Future plans for Commercial Bank? JD – We will evolve with the market and have generally been one of the first to do so. We will progress where our processes and procedures allow us to. We are not the kind of bank that will venture into anything and everything for the sake of it. We are first bankers and everything else is secondary. Where there is an opportunity for banking, to supply customers with banking needs, we will evolve. We will rarely venture into areas that do not involve banking.
Commercial Bank Has Always Been In The Forefront In All Fields, Yet It Has Done So With A Calm And A Steady Approach.
DD – That is correct. We concentrate on core banking and as a financial intermediary we have been doing the business of borrowing and lending. We do not have a big group as some of our peer banks. However, there are advantages in having subsidiaries. We are looking at expanding our Group in certain areas and currently have a finance company with a specific strategy. We have established an investment banking unit within Commercial Bank. It is moving slowly but steadily and the investment banking has to grow. Although there should be IPOs and new debt instruments in the debt market, not enough activities occur. Not many corporates are raising capital. Therefore, our investment banking activities in Sri Lanka are restricted. Yet, there are good prospects and there is great potential for investment banking or fee based activities, which is a kind of low risk business that we undertake.

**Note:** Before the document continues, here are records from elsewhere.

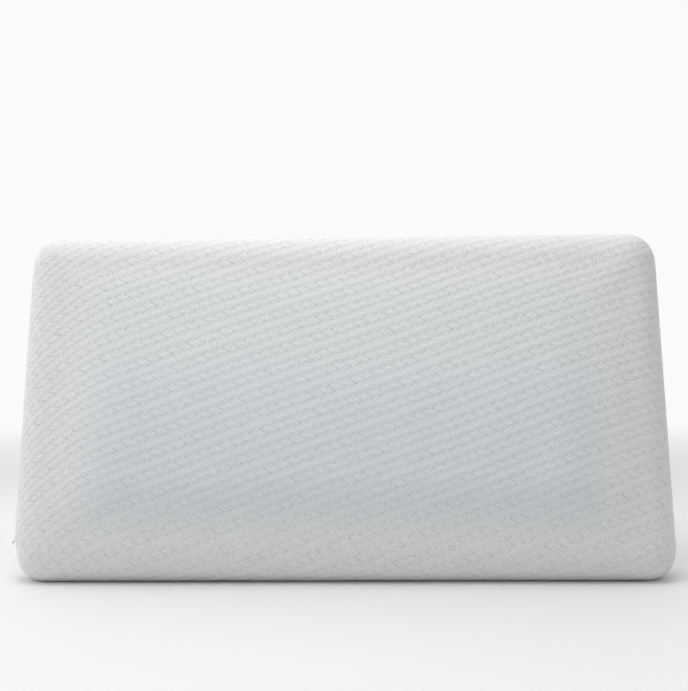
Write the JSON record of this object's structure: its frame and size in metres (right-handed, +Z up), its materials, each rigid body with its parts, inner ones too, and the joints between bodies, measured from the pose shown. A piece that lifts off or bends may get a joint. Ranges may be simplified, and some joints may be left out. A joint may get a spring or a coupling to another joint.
{
  "type": "bed pillow",
  "caption": "Rectangular moulded memory-foam bed pillow with a cooling gel pad, inner liner and zipped white knit cover, standing on its long edge and leaning back.",
  "frame": {"origin": "middle of the box of the whole pillow, on the surface it stands on", "axes": "+X along the long edge, away from the zip; +Y to the back, the way the pillow leans; +Z up"},
  "size_m": [0.7128, 0.1632, 0.3719],
  "materials": {
    "cover_knit": "matt white jacquard air-layer knit with diagonal ribs and a zigzag groove",
    "liner_jersey": "plain off-white jersey",
    "seam_thread": "white polyester sewing thread",
    "memory_foam": "matt open-cell memory foam, whose weight is nearer to cloth's than to rubber's",
    "cooling_gel": "smooth pale blue gel",
    "zip_tape": "woven white tape",
    "zip_nylon": "white nylon coil, satin",
    "slider_metal": "dark grey plated die casting, satin",
    "pull_metal": "light grey plated metal, satin"
  },
  "bodies": {
    "pillow": {"cover_front_panel": "cover_knit", "cover_back_panel": "cover_knit", "cover_seam": "seam_thread", "liner_front_panel": "liner_jersey", "liner_back_panel": "liner_jersey", "liner_seam": "seam_thread", "foam_core": "memory_foam", "gel_pad": "cooling_gel", "zip_tape_front": "zip_tape", "zip_tape_back": "zip_tape", "zip_coil_front": "zip_nylon", "zip_coil_back": "zip_nylon", "zip_bartack_lower": "seam_thread", "zip_bartack_upper": "seam_thread"},
    "slider": {"zip_slider": "slider_metal"},
    "pull": {"zip_pull": "pull_metal"}
  },
  "joints": [
    {"name": "zip_slide", "type": "slide", "parent": "pillow", "child": "slider", "axis": [0, 0.225, 0.9744], "range_m": [0, 0.2776]},
    {"name": "pull_hinge", "type": "hinge", "parent": "slider", "child": "pull", "pos_m": [-0.35205, -0.03019, 0.04732], "axis": [0, 0.9744, -0.225], "range_deg": [0, 149]}
  ]
}
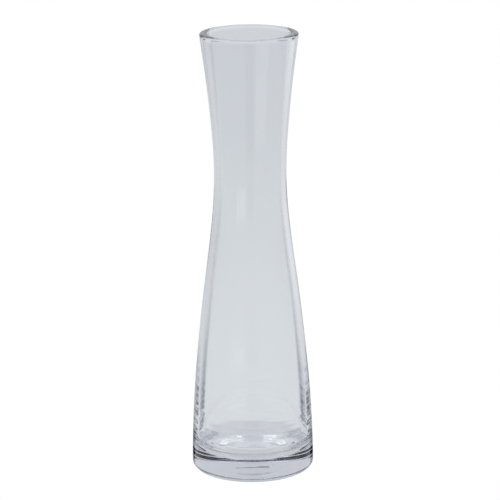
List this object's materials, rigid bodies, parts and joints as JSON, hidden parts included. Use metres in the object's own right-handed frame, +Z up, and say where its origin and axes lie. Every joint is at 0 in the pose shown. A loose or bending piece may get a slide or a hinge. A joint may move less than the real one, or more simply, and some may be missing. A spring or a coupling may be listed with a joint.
{
  "type": "glass bud vase",
  "caption": "Clear glass bud vase: a thick round base tapers to a slim waist, then flares to a plain open rim, to hold cut stems in water.",
  "frame": {"origin": "centre of the foot, on the surface that the vase stands on", "axes": "+Z up along the axis of rotation; X and Y are any two level directions, because the vase is round"},
  "size_m": [0.055, 0.055, 0.2],
  "materials": {
    "clear_glass": "clear polished soda-lime glass with a faint cool grey tint"
  },
  "bodies": {
    "root": {"vase_body": "clear_glass"}
  },
  "joints": []
}
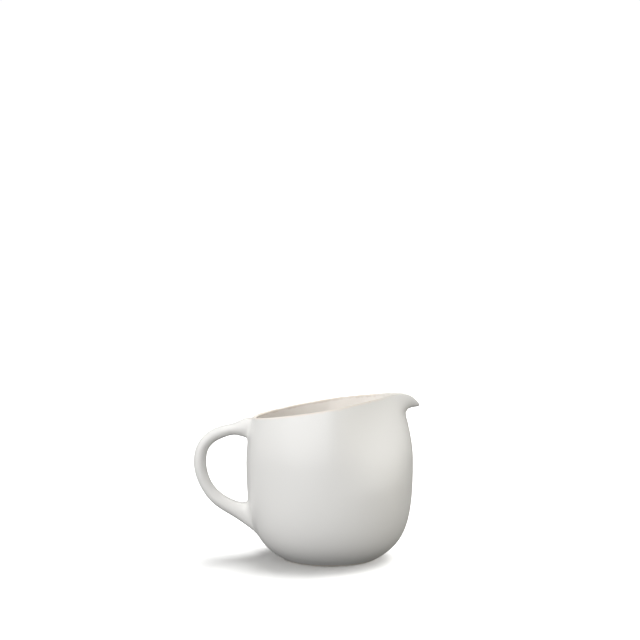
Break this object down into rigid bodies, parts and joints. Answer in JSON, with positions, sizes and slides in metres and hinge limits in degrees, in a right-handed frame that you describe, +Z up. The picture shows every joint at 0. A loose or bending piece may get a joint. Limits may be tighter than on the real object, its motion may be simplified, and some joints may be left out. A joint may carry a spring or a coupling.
{
  "type": "ceramic pitcher",
  "caption": "Round-bellied glazed stoneware pitcher with a tilted rim, a drooping beak spout and a loop handle.",
  "frame": {"origin": "middle of the flat foot, on the plane that the pitcher stands on and on the axis of its round body", "axes": "+Z up along the body's axis; +X towards the tip of the spout, so the handle is along -X; +Y completes a right-handed frame"},
  "size_m": [0.1353, 0.0998, 0.0971],
  "materials": {
    "body_clay": "bare fired buff stoneware, matte",
    "spout_clay": "bare fired buff stoneware, matte",
    "handle_clay": "bare fired buff stoneware, matte",
    "slip": "fired slip, matte",
    "outer_glaze": "white satin-gloss glaze",
    "inner_glaze": "warm white satin-gloss glaze"
  },
  "bodies": {
    "root": {"vessel_body": "body_clay", "pouring_spout": "spout_clay", "spout_joint": "slip", "handle": "handle_clay", "upper_handle_joint": "slip", "lower_handle_joint": "slip", "outer_glaze": "outer_glaze", "inner_glaze": "inner_glaze"}
  },
  "joints": []
}
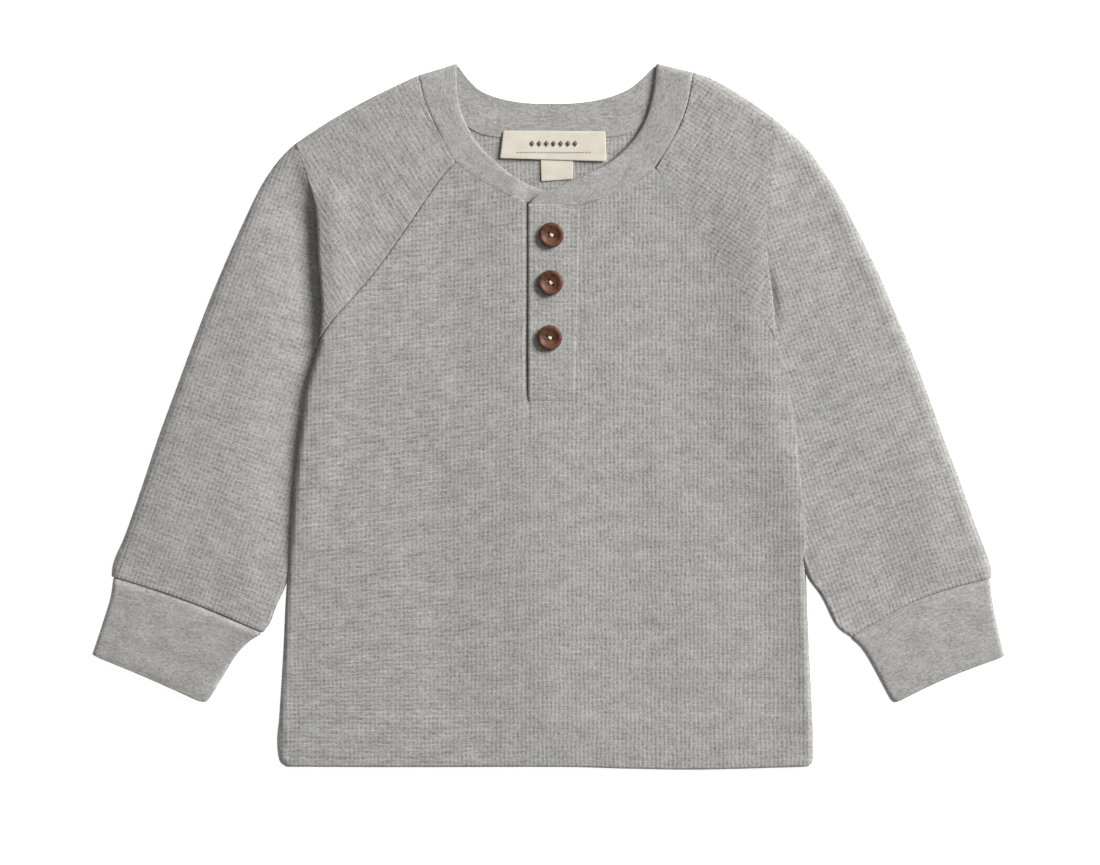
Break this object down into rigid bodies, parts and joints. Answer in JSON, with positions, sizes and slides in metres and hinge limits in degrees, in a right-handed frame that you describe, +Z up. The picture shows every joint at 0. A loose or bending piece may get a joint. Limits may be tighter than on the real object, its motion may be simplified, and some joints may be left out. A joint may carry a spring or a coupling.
{
  "type": "henley shirt",
  "caption": "Baby's long-sleeve raglan henley in waffle knit, laid flat, with a buttoned placket, jersey neckband and jersey cuffs.",
  "frame": {"origin": "middle of the flat shirt's bounding box in plan, on the surface that it lies on", "axes": "+X towards the wearer's left cuff, +Y from hem to collar, +Z up out of the front"},
  "size_m": [0.4568, 0.3533, 0.0093],
  "materials": {
    "waffle_knit": "matte waffle knit in grey heather cotton",
    "jersey": "matte fine jersey in grey heather cotton",
    "label_satin": "soft cream satin",
    "button_wood": "satin brown coconut"
  },
  "bodies": {
    "root": {"back_panel": "waffle_knit", "front_panel": "waffle_knit", "right_sleeve": "waffle_knit", "left_sleeve": "waffle_knit", "right_cuff": "jersey", "left_cuff": "jersey", "neckband": "jersey", "placket_overlap": "waffle_knit", "placket_underlap": "waffle_knit", "button_1": "button_wood", "button_2": "button_wood", "button_3": "button_wood", "neck_label": "label_satin", "size_tab": "label_satin"}
  },
  "joints": []
}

Message to the readers? DD – We have a culture that we have built over the years and for which I must complement our predecessors who have worked to bring Commercial Bank to this level. Our customers are our priority. Customer centricity is a key focal point and our staff are geared to cater to their needs.
JD – Commercial Bank has always been in the forefront in all fields, yet it has done so with a calm and steady approach. Our customers are used to everything working seamlessly including our stability and forward thinking nature. They have acknowledged that our service levels are standard. Our largest challenge is in maintaining the level of service and products, it is not easy, but we will always support them.